All of that, and much more, may be why a growing number of people find New York City mayor-elect Zohran Mamdani, unlike his political competition, ideologically and politically refreshing. And, of course, he'll experience great animosity and resistance from a formidable American system based basically on insatiable superfluous-profit/-wealth greed.
Maybe utopian novels will become a more popular genre now. Dystopia is just current affairs.
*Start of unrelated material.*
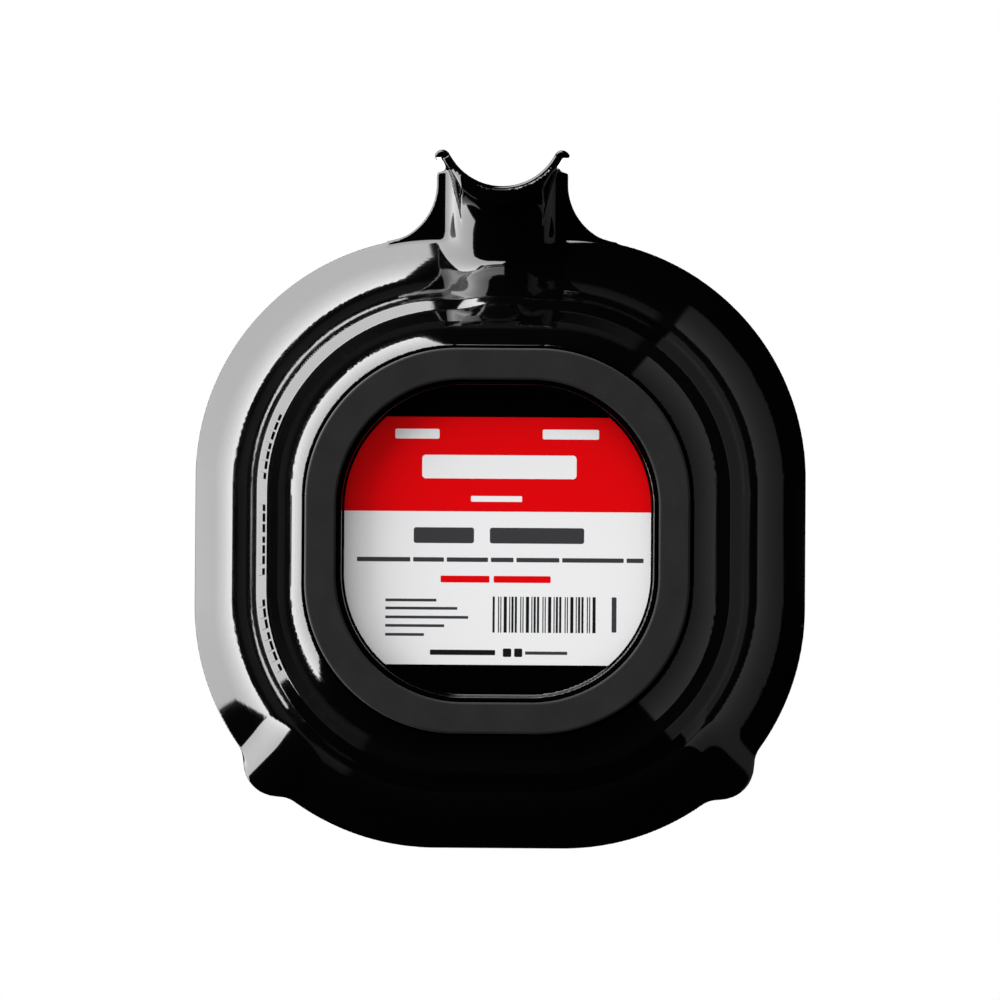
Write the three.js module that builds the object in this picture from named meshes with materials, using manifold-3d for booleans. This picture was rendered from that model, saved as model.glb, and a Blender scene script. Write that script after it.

George Carlin knew the nature of the machine and how it evolves and adapts with technology and surveillance capitalism. Here we are in the thick, bold wildly exploitative world where bubbles rise and fall like people on stolen Fizzy Lifting Drinks… it’s not cold fusion… this is known quantity predictable behavior. Anyone who is on the wait and lets see fence, or still supporting this band of lowlifes are filled with mistaken beliefs or they deserve probably the sad trajectory that is looming large just ahead of us. I have no idea, but I’ll try praying. Please, Lord, whatever Gods may be… hear us, see us.. our ship is sinking. Can you please ‘take care’ of maliciously corrupt lying traitors out to undermine our democracy? Many thanks, how you take care of it is none of our business. Help us, to grow and learn from the past. Help us pull the rabbit out of the hat please, once more. I pledge my life to serving you and my fellow man.. it’s not contingent on anything - but, grant us the faith necessary to totally reply on you. Amen. 🙏 ~ D
Apparently, the superfluous-wealth desires of the few, and especially the one, increasingly outweigh the life-necessity needs of the many. The more they make, all the more they want — nay, need! — to make next time. It’s never enough. ‘We are a capitalist nation, after all,’ the morally lame justification typically goes.
Yeah……that could never happen. Here is another thing that could never happen - brown people being slaughtered like cockroaches, while the state doing it sends singers to international singing competitions, football teams to international football competitions, and diplomats all over the west, to make sure that nobody there does anything about it.